Source: Laryngoscope. 2014 Nov 28. doi: 10.1002/lary.25064.
Authors: Lotan, G. & Vaiman, M.

Purpose:

to report on a new implantation technique for VNS device designed in order to reduce side effects and complications of VNS surgery.

Methods:

the technique differs from the usual technique because the neck incision is lower and the battery is placed in the axilla.

Results:

72 patients were operated following this new protocol. Complications related to surgery were found in three patients: two got a granuloma around the nonabsorbable stitches and one patient got a seroma. Side effects related to VNS therapy were found in seven patients: three had hoarseness, two had periodec hiccups and one had dyspnea. The implantation took about 40 min.

Conclusion:

the application of this newly designed technique considerably reduces frequency of side effects.

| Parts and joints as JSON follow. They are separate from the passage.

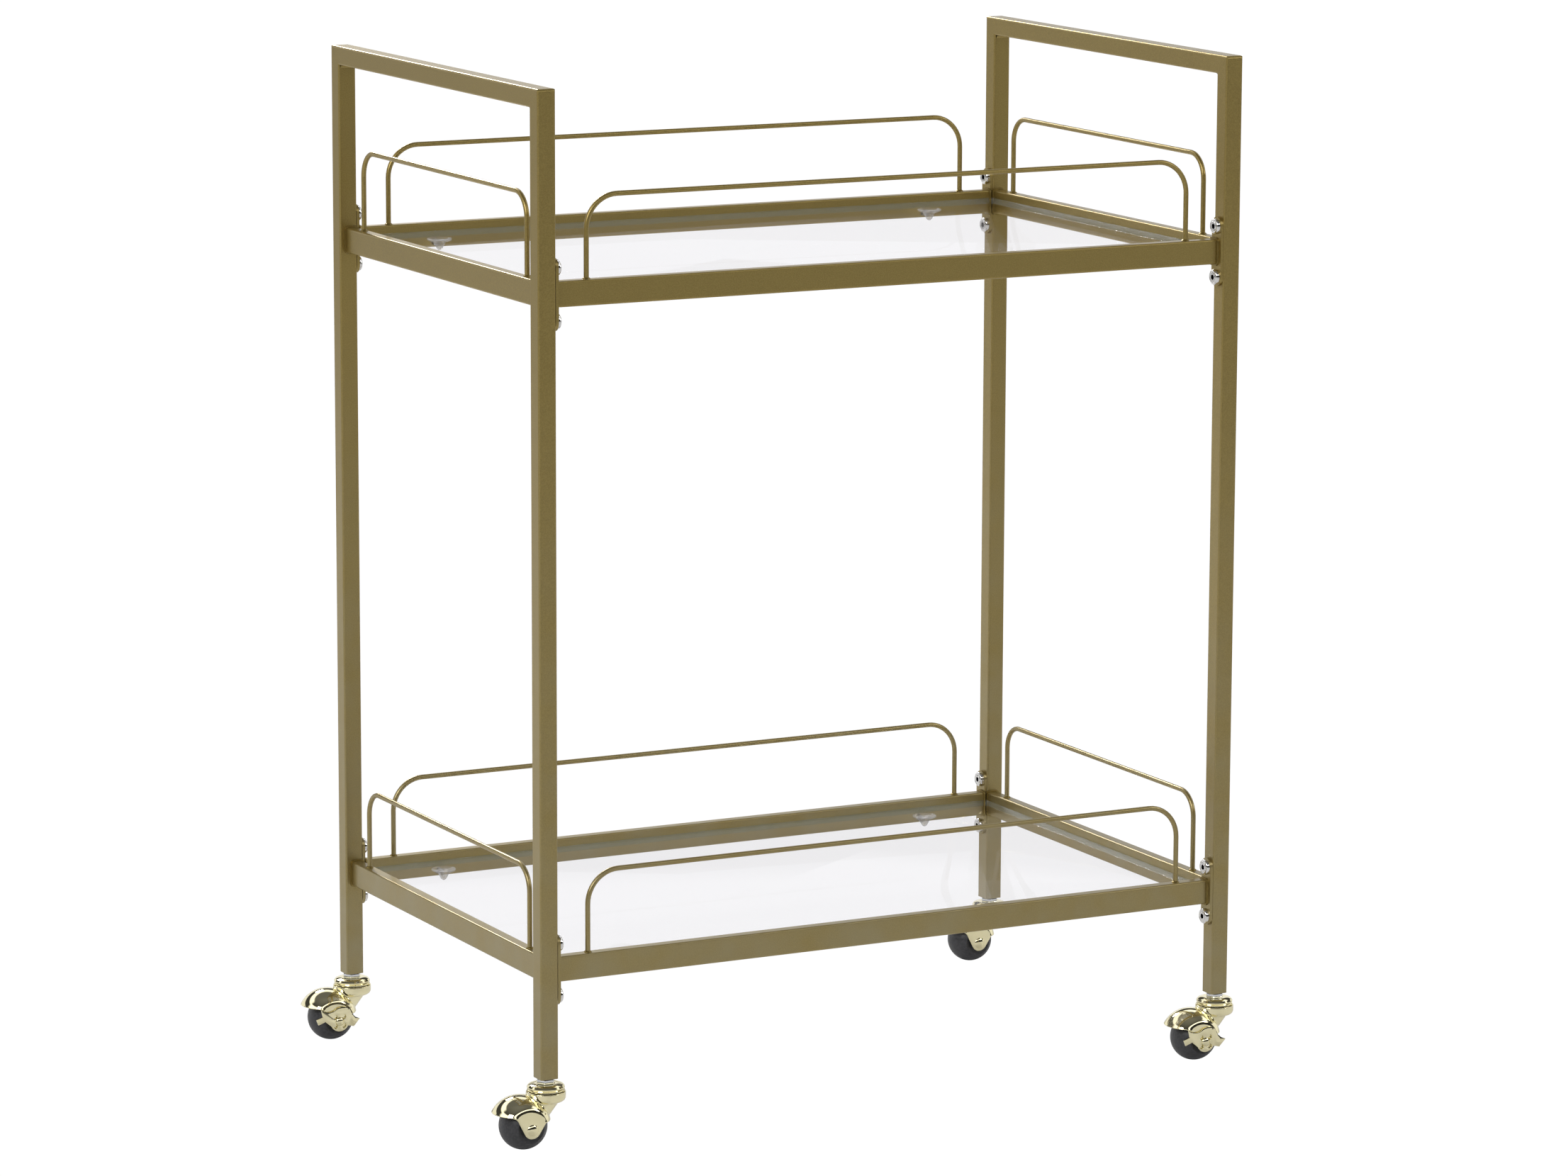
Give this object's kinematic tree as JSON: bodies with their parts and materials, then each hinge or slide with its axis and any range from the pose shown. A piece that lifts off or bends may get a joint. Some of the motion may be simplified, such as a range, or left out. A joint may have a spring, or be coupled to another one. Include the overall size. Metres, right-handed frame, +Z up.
{
  "type": "bar cart",
  "caption": "Two-shelf bar cart: welded square-tube side frames with handles, clear glass shelves, wire galleries and hooded swivel ball casters with brakes.",
  "frame": {"origin": "on the floor under the centre of the bounding box, casters included", "axes": "+Z up, X along the long side, Y across it; the casters trail towards -X"},
  "size_m": [0.6652, 0.422, 0.8225],
  "materials": {
    "frame_paint": "satin metallic antique gold paint",
    "bolt_chrome": "bright chrome plate",
    "zinc_steel": "bright zinc plate",
    "plain_steel": "plain steel",
    "insert_steel": "plain steel, pressed into the leg",
    "clear_glass": "clear tempered glass with polished edges",
    "clear_plastic": "clear soft plastic",
    "polished_brass": "polished pale brass plate",
    "black_wheel": "satin black rubber",
    "nylon_bush": "black nylon"
  },
  "bodies": {
    "frame": {"caster_bearing_balls": "plain_steel", "caster_cup_races": "polished_brass", "caster_lock_nuts": "zinc_steel", "caster_stems": "plain_steel", "end_plates_lower_back": "frame_paint", "end_plates_lower_front": "frame_paint", "end_plates_upper_back": "frame_paint", "end_plates_upper_front": "frame_paint", "handle_bar_left": "frame_paint", "handle_bar_right": "frame_paint", "joint_bolts": "bolt_chrome", "leg_back_left": "frame_paint", "leg_back_right": "frame_paint", "leg_front_left": "frame_paint", "leg_front_right": "frame_paint", "leg_inserts": "insert_steel", "lower_gallery_back": "frame_paint", "lower_gallery_front": "frame_paint", "lower_gallery_left": "frame_paint", "lower_gallery_right": "frame_paint", "lower_glass_shelf": "clear_glass", "lower_rail_back": "frame_paint", "lower_rail_front": "frame_paint", "lower_rail_left": "frame_paint", "lower_rail_right": "frame_paint", "lower_shelf_supports": "clear_plastic", "upper_gallery_back": "frame_paint", "upper_gallery_front": "frame_paint", "upper_gallery_left": "frame_paint", "upper_gallery_right": "frame_paint", "upper_glass_shelf": "clear_glass", "upper_rail_back": "frame_paint", "upper_rail_front": "frame_paint", "upper_rail_left": "frame_paint", "upper_rail_right": "frame_paint", "upper_shelf_supports": "clear_plastic", "weld_nuts": "plain_steel"},
    "fork_front_left": {"hooded_fork_front_left": "polished_brass", "axle_rivet_front_left": "polished_brass"},
    "wheel_front_left": {"ball_wheel_front_left": "black_wheel", "wheel_bush_front_left": "nylon_bush"},
    "fork_front_right": {"hooded_fork_front_right": "polished_brass", "axle_rivet_front_right": "polished_brass"},
    "wheel_front_right": {"ball_wheel_front_right": "black_wheel", "wheel_bush_front_right": "nylon_bush"},
    "brake_front_right": {"brake_plate_front_right": "polished_brass"},
    "fork_back_left": {"hooded_fork_back_left": "polished_brass", "axle_rivet_back_left": "polished_brass"},
    "wheel_back_left": {"ball_wheel_back_left": "black_wheel", "wheel_bush_back_left": "nylon_bush"},
    "brake_back_left": {"brake_plate_back_left": "polished_brass"},
    "fork_back_right": {"hooded_fork_back_right": "polished_brass", "axle_rivet_back_right": "polished_brass"},
    "wheel_back_right": {"ball_wheel_back_right": "black_wheel", "wheel_bush_back_right": "nylon_bush"}
  },
  "joints": [
    {"name": "swivel_front_left", "type": "hinge", "parent": "frame", "child": "fork_front_left", "pos_m": [-0.28799, -0.18581, 0.0444], "axis": [0, 0, 1], "continuous": true},
    {"name": "roll_front_left", "type": "hinge", "parent": "fork_front_left", "child": "wheel_front_left", "pos_m": [-0.30761, -0.18581, 0.019], "axis": [0, 1, 0], "continuous": true},
    {"name": "swivel_front_right", "type": "hinge", "parent": "frame", "child": "fork_front_right", "pos_m": [0.31701, -0.18581, 0.0444], "axis": [0, 0, 1], "continuous": true},
    {"name": "roll_front_right", "type": "hinge", "parent": "fork_front_right", "child": "wheel_front_right", "pos_m": [0.29739, -0.18581, 0.019], "axis": [0, 1, 0], "continuous": true},
    {"name": "brake_front_right", "type": "hinge", "parent": "fork_front_right", "child": "brake_front_right", "pos_m": [0.29739, -0.18581, 0.019], "axis": [0, 1, 0], "range_deg": [0, 20]},
    {"name": "swivel_back_left", "type": "hinge", "parent": "frame", "child": "fork_back_left", "pos_m": [-0.28799, 0.19119, 0.0444], "axis": [0, 0, 1], "continuous": true},
    {"name": "roll_back_left", "type": "hinge", "parent": "fork_back_left", "child": "wheel_back_left", "pos_m": [-0.30761, 0.19119, 0.019], "axis": [0, 1, 0], "continuous": true},
    {"name": "brake_back_left", "type": "hinge", "parent": "fork_back_left", "child": "brake_back_left", "pos_m": [-0.30761, 0.19119, 0.019], "axis": [0, 1, 0], "range_deg": [0, 20]},
    {"name": "swivel_back_right", "type": "hinge", "parent": "frame", "child": "fork_back_right", "pos_m": [0.31701, 0.19119, 0.0444], "axis": [0, 0, 1], "continuous": true},
    {"name": "roll_back_right", "type": "hinge", "parent": "fork_back_right", "child": "wheel_back_right", "pos_m": [0.29739, 0.19119, 0.019], "axis": [0, 1, 0], "continuous": true}
  ]
}
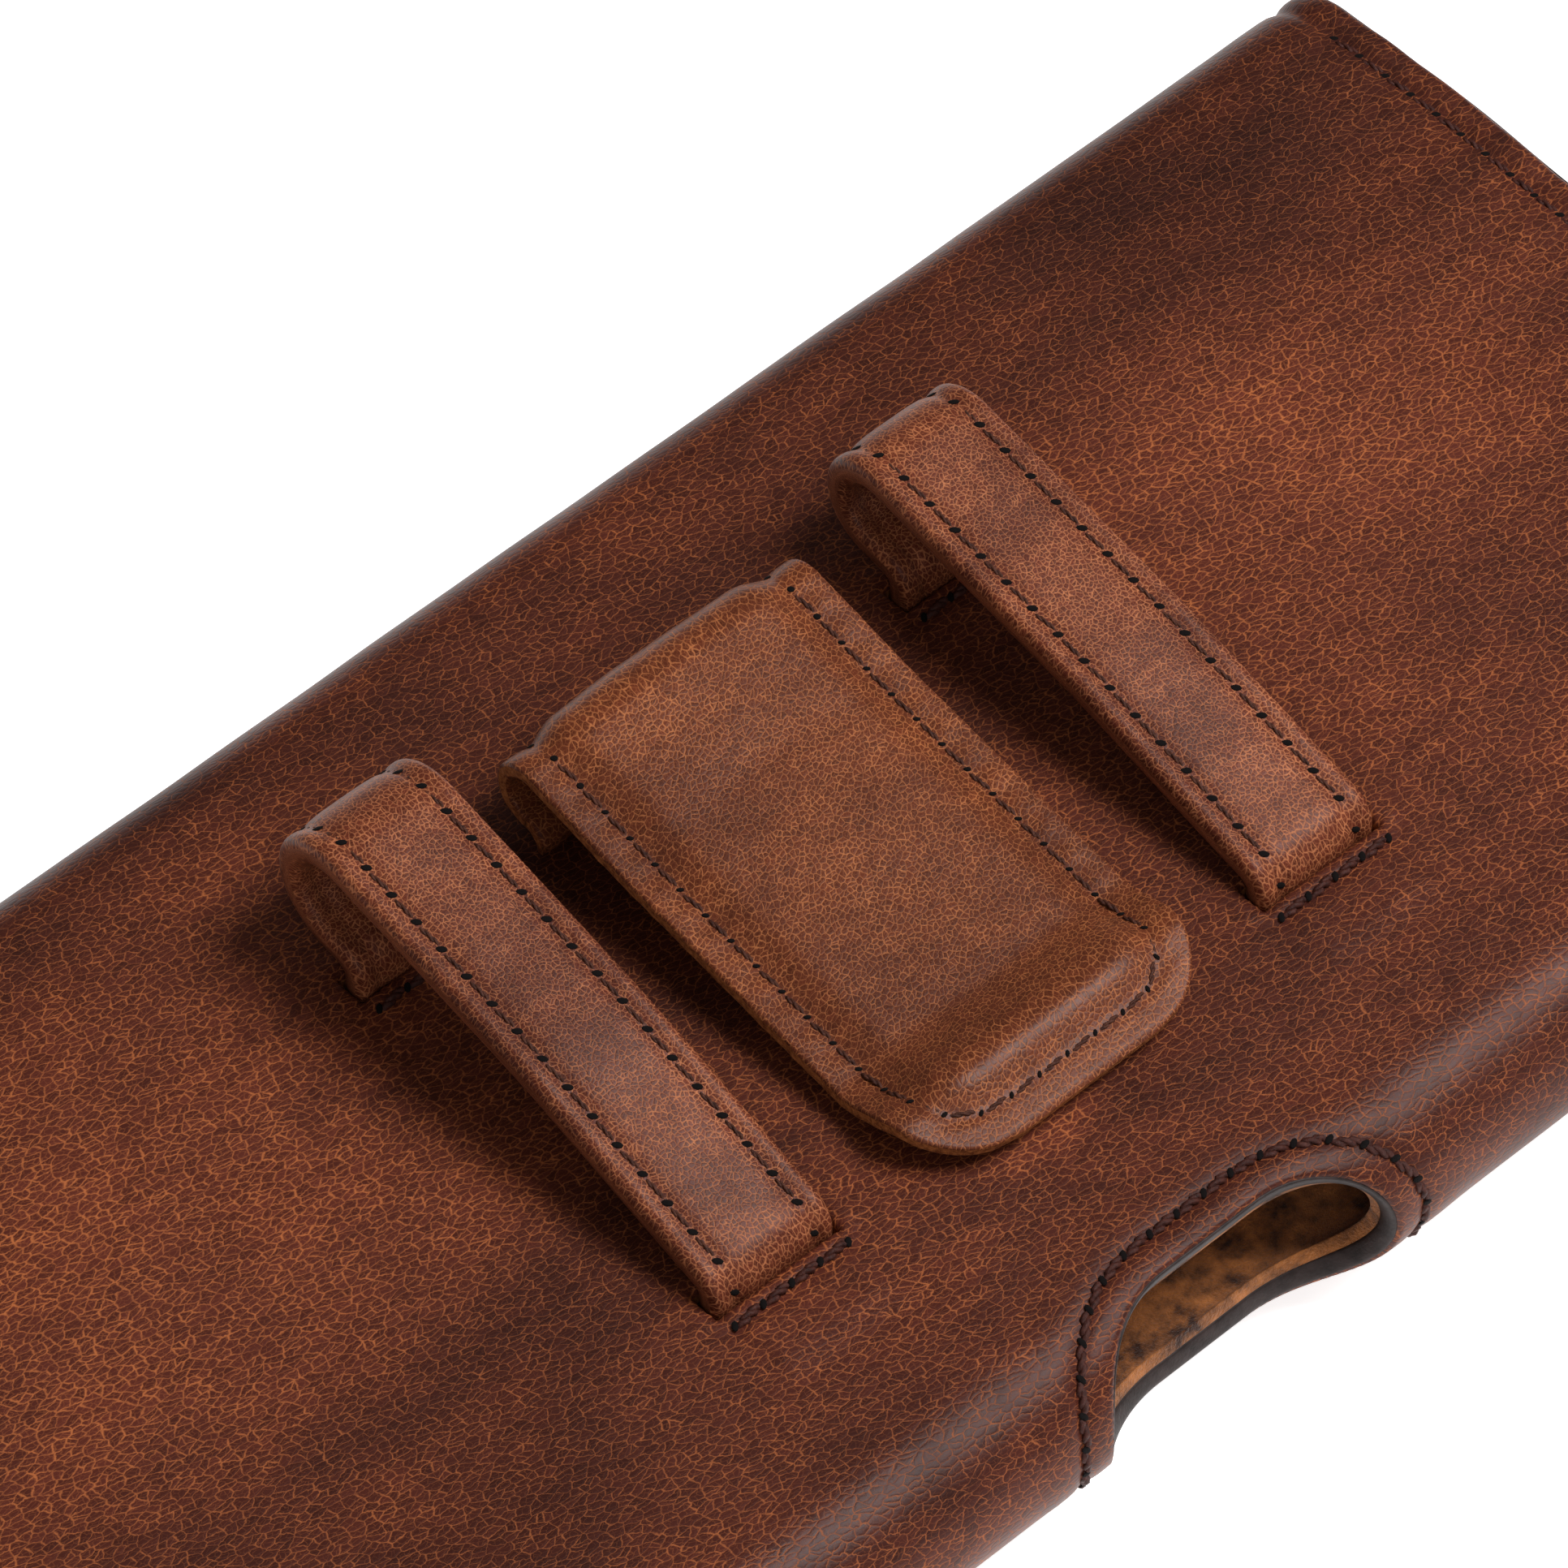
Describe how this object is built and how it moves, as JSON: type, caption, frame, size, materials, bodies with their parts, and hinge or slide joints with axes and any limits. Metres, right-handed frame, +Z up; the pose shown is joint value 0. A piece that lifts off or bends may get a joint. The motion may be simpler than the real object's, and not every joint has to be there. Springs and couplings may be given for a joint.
{
  "type": "leather belt pouch",
  "caption": "Flat horizontal leather pouch with a magnetic flap, sewn belt loops, a leather covered spring clip and an oval push-out hole in its bottom fold.",
  "frame": {"origin": "middle of the footprint, on the surface that the pouch lies on, flap down and belt side up", "axes": "+X along the pouch's length, +Y from the bottom fold to the flap's crease, +Z up out of the back panel"},
  "size_m": [0.192, 0.0974, 0.0346],
  "materials": {
    "shell_leather": "burnished antique brown leather, satin",
    "strap_leather": "burnished reddish brown leather, satin",
    "clip_leather": "burnished tan brown leather with raw cut edges",
    "suede": "tan suede, matt",
    "stiffener": "pressed fibre board, matt",
    "tape": "woven reinforcing tape",
    "thread": "waxed dark brown twisted thread",
    "spring_steel": "bright rolled spring steel",
    "magnet": "nickel plated"
  },
  "bodies": {
    "pouch": {"shell_leather": "shell_leather", "shell_core": "stiffener", "shell_lining": "suede", "left_gusset": "shell_leather", "right_gusset": "shell_leather", "keeper_discs": "magnet", "left_loop_strap": "strap_leather", "left_loop_tape": "tape", "right_loop_strap": "strap_leather", "right_loop_tape": "tape", "bar_tacks": "thread", "crease_leather": "shell_leather", "crease_lining": "suede", "clip_spring_base": "spring_steel", "clip_spring_bend": "spring_steel", "clip_cover_bend": "clip_leather", "clip_lining_bend": "clip_leather"},
    "flap": {"flap_leather": "shell_leather", "flap_core": "stiffener", "flap_lining": "suede", "flap_magnets": "magnet"},
    "clip": {"clip_spring_blade": "spring_steel", "clip_cover_blade": "clip_leather", "clip_lining_blade": "clip_leather"}
  },
  "joints": [
    {"name": "flap_crease", "type": "hinge", "parent": "pouch", "child": "flap", "pos_m": [0, 0.044, 0.0185], "axis": [1, 0, 0], "range_deg": [0, 170], "deforming": ["crease_leather", "crease_lining"]},
    {"name": "clip_flex", "type": "hinge", "parent": "pouch", "child": "clip", "pos_m": [0, 0.0222, 0.02555], "axis": [-1, 0, 0], "range_deg": [0, 18], "stiffness_Nm_per_rad": 2, "deforming": ["clip_spring_bend", "clip_cover_bend", "clip_lining_bend"]}
  ]
}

http://www.ncbi.nlm.nih.gov/pubmed/25429912

Comments reviewer, prof Van Nieuwenhuizen:

as the authors stated application of this technique provides the following advantages:

 

  • Choosing for a lower neck incision makes it possible to avoid damage to major veins and no lymph nodes are located in the carotid sheath.
  • The distance between the two incisions is shorter: the operating time is short (40 min.).
  • The location of the electrodes is well distanced from the larynx and the cardiac branches of the vagus nerve, as well as from the origin of the recurrent aryngeal nerve, which minimizes the rate of side effects such as bradycardia, cough, and hoarseness (4.2% of the patients were afflicted by complications related to surgery; and one patient (1.4%) suffered from hardware malfunctions. Side effects related to VNS therapy itself occurred in seven cases (6.9%).
  • The operation scars are hardly visible as is the bulge of the battery.
  • The battery is protected by the muscle from accidental impacts (in particular important for mentally and/or behaviourally handicapped patients).

It is hardly imaginable that so few studies have been carried out and published with regards to operation technique of VNS Therapy. The authors stand up for a lower neck incision and axillar implantation. Their arguments make sense. However, it’s one study in one centre. It would be interesting and necessary to see whether their results can be reproduced in an open, randomized controlled trial.